Find the line containing "faults = [item.Label" and copy it exactly, along with every line after it up to and including the line containing "obj.matrix_world = world". Copy nothing else.

DATA TO PROCESS:
-----

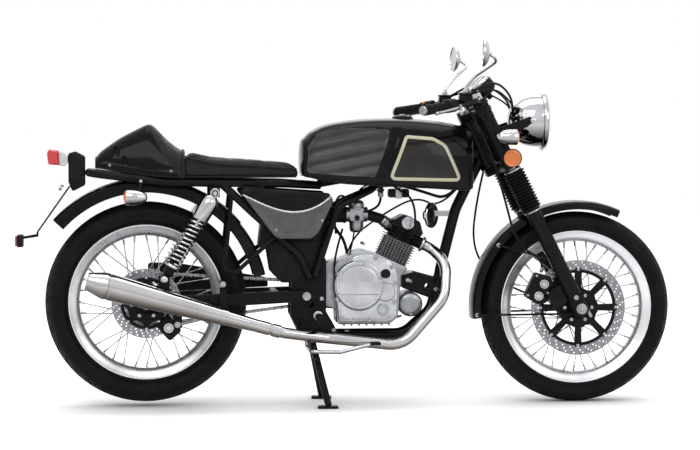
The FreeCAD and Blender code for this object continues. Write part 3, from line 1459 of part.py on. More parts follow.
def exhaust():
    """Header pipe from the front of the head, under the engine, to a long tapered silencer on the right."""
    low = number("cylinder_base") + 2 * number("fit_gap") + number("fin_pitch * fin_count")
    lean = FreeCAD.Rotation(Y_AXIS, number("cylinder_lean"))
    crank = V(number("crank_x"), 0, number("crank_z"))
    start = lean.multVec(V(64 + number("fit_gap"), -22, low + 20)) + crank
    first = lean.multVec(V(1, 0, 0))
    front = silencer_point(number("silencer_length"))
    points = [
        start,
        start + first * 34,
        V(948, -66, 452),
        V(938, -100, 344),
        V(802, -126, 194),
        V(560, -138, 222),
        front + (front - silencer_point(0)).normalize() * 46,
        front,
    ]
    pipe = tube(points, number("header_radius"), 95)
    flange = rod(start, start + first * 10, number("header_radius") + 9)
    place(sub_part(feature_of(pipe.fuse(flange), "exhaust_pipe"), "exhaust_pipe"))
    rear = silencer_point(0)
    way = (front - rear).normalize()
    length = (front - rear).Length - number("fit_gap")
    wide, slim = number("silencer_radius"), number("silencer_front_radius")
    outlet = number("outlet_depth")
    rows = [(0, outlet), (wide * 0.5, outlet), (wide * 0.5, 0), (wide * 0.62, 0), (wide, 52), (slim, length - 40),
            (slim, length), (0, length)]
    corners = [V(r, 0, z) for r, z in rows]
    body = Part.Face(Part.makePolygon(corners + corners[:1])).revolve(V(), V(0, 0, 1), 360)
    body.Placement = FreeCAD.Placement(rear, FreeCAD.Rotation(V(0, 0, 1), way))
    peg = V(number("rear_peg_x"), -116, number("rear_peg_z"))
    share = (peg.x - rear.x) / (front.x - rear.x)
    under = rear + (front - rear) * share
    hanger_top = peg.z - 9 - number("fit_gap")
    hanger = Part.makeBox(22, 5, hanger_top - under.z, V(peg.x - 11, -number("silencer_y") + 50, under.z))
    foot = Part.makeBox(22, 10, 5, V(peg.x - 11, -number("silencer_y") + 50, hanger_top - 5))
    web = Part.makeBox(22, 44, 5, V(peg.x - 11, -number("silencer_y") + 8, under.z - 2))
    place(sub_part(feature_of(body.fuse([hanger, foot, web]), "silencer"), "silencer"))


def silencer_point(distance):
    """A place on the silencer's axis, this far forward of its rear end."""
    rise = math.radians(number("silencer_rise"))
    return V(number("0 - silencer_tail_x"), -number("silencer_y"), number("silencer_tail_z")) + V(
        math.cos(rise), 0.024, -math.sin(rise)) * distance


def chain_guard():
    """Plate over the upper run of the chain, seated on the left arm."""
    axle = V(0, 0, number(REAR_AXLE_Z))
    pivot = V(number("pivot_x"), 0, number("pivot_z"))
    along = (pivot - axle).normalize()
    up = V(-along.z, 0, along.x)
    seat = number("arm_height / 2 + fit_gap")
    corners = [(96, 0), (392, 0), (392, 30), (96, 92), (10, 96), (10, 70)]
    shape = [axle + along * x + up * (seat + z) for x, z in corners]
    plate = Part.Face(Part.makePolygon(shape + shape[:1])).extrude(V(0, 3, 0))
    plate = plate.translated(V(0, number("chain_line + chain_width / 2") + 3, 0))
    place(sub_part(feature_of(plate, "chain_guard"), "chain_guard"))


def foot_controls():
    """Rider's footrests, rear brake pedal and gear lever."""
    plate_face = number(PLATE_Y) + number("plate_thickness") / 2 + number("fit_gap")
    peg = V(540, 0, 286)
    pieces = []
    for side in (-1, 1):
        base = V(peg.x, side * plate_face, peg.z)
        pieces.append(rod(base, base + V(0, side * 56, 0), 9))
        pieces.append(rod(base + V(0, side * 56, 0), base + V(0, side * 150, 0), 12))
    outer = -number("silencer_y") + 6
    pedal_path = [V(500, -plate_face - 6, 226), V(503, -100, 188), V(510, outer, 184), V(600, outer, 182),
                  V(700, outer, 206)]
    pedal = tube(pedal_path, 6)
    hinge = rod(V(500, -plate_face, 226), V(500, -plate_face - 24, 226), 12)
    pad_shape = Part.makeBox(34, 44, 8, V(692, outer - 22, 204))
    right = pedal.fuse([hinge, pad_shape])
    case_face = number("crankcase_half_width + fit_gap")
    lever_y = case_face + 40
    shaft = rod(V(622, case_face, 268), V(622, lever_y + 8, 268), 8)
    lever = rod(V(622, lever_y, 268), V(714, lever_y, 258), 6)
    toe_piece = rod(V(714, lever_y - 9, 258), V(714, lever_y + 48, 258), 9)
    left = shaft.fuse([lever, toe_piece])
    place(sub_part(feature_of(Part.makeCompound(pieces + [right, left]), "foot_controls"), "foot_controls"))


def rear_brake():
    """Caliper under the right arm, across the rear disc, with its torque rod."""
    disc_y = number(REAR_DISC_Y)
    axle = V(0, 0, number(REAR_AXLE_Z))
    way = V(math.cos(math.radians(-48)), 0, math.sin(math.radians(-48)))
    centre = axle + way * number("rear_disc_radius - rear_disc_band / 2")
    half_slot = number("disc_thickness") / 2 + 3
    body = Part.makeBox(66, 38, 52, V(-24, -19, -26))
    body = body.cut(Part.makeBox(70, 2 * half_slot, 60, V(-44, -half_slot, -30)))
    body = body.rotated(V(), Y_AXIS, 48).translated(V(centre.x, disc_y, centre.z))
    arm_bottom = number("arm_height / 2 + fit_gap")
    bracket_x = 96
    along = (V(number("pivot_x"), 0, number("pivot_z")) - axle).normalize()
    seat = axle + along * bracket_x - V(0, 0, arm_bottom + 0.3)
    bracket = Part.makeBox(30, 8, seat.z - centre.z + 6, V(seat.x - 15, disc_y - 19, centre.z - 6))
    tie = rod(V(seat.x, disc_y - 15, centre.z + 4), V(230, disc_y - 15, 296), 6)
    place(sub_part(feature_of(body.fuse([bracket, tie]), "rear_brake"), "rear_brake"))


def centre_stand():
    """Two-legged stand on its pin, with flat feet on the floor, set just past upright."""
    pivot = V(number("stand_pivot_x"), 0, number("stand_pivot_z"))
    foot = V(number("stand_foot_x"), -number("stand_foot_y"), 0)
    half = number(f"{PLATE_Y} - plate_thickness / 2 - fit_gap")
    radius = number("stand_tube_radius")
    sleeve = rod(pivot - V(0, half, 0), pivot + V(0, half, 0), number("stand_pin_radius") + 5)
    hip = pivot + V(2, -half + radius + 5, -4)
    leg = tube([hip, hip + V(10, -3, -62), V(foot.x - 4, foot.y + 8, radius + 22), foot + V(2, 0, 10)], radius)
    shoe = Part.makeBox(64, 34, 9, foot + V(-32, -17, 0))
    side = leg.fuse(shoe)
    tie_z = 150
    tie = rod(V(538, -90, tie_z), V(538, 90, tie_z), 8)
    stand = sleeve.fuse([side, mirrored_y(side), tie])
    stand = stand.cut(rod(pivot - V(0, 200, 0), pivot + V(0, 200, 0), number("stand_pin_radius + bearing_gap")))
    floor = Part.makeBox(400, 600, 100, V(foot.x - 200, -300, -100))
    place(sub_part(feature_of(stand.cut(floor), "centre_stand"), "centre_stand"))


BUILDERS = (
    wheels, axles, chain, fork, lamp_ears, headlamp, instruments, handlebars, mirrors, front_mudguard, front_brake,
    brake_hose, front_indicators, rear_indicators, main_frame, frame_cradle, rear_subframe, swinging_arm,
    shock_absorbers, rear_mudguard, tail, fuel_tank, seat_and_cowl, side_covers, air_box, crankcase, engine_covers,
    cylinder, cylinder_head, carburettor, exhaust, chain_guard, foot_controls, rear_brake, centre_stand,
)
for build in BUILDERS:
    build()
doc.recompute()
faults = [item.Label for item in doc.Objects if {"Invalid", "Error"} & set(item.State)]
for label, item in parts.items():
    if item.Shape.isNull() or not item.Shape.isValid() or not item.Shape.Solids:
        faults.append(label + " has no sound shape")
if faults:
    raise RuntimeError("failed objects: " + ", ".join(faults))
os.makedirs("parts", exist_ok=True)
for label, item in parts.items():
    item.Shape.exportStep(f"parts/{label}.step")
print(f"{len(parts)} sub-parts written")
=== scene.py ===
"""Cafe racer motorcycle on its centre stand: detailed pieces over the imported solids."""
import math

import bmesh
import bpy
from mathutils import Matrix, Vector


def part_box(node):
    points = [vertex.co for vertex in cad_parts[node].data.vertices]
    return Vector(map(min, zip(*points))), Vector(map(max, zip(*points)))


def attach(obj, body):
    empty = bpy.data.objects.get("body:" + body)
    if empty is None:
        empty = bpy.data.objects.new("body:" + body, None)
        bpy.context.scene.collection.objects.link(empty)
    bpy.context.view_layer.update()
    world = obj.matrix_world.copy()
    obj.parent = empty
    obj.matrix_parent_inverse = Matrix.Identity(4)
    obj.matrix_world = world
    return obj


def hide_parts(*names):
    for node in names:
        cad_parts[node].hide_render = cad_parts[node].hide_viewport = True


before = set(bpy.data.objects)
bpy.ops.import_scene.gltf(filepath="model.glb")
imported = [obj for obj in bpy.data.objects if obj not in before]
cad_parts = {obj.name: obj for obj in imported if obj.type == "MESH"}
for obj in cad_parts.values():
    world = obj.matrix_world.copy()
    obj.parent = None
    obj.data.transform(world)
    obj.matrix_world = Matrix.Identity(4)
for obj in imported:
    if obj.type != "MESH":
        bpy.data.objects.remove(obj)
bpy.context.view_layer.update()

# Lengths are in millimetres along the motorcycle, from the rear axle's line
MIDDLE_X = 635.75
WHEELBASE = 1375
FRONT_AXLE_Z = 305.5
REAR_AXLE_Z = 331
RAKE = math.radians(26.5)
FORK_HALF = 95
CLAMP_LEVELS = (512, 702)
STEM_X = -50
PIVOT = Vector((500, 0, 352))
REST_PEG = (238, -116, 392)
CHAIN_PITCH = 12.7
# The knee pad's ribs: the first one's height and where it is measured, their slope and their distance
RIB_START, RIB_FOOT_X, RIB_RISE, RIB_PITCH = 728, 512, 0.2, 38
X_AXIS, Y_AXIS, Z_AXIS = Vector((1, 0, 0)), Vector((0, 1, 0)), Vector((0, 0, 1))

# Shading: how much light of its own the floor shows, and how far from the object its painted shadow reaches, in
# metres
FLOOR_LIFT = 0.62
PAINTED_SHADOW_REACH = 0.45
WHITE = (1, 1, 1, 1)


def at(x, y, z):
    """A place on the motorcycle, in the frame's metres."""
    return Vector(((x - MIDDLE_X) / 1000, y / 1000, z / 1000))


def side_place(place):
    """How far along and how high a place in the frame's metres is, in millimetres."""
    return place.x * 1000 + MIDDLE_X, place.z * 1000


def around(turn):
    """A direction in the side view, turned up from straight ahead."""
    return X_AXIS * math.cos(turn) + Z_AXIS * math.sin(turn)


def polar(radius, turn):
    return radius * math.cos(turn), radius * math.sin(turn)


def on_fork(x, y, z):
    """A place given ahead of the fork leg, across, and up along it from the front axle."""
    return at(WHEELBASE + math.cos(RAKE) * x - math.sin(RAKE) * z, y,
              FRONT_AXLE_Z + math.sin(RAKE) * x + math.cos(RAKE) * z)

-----

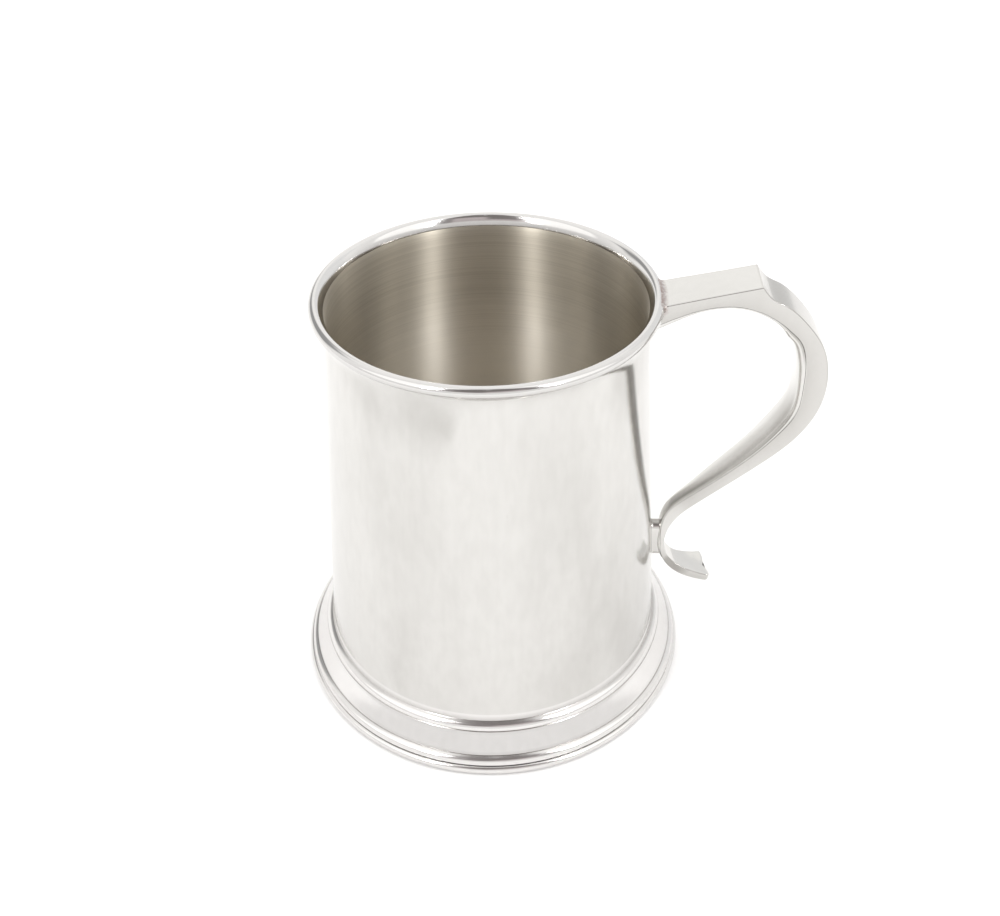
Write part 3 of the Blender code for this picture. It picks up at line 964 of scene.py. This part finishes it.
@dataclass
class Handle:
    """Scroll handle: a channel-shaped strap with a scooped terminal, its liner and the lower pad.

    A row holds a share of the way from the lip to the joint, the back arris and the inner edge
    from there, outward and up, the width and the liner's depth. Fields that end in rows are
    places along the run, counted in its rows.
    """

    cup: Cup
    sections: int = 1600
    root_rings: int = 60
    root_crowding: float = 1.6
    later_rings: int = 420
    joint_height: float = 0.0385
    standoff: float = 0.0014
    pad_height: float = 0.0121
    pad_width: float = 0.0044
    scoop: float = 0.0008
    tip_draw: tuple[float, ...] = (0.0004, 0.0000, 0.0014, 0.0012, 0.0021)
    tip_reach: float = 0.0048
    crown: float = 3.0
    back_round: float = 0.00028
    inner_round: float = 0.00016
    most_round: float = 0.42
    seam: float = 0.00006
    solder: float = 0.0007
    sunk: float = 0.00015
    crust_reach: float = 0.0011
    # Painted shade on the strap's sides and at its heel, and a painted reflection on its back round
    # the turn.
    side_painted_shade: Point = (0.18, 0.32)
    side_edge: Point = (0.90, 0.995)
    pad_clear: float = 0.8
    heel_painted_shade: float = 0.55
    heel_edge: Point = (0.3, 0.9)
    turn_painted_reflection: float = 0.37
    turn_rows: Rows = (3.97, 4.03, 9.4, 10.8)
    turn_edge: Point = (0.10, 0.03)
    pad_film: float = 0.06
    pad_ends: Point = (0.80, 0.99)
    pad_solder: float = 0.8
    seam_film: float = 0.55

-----

RESULT OF THE EXERCISE:
faults = [item.Label for item in doc.Objects if {"Invalid", "Error"} & set(item.State)]
for label, item in parts.items():
    if item.Shape.isNull() or not item.Shape.isValid() or not item.Shape.Solids:
        faults.append(label + " has no sound shape")
if faults:
    raise RuntimeError("failed objects: " + ", ".join(faults))
os.makedirs("parts", exist_ok=True)
for label, item in parts.items():
    item.Shape.exportStep(f"parts/{label}.step")
print(f"{len(parts)} sub-parts written")
=== scene.py ===
"""Cafe racer motorcycle on its centre stand: detailed pieces over the imported solids."""
import math

import bmesh
import bpy
from mathutils import Matrix, Vector


def part_box(node):
    points = [vertex.co for vertex in cad_parts[node].data.vertices]
    return Vector(map(min, zip(*points))), Vector(map(max, zip(*points)))


def attach(obj, body):
    empty = bpy.data.objects.get("body:" + body)
    if empty is None:
        empty = bpy.data.objects.new("body:" + body, None)
        bpy.context.scene.collection.objects.link(empty)
    bpy.context.view_layer.update()
    world = obj.matrix_world.copy()
    obj.parent = empty
    obj.matrix_parent_inverse = Matrix.Identity(4)
    obj.matrix_world = world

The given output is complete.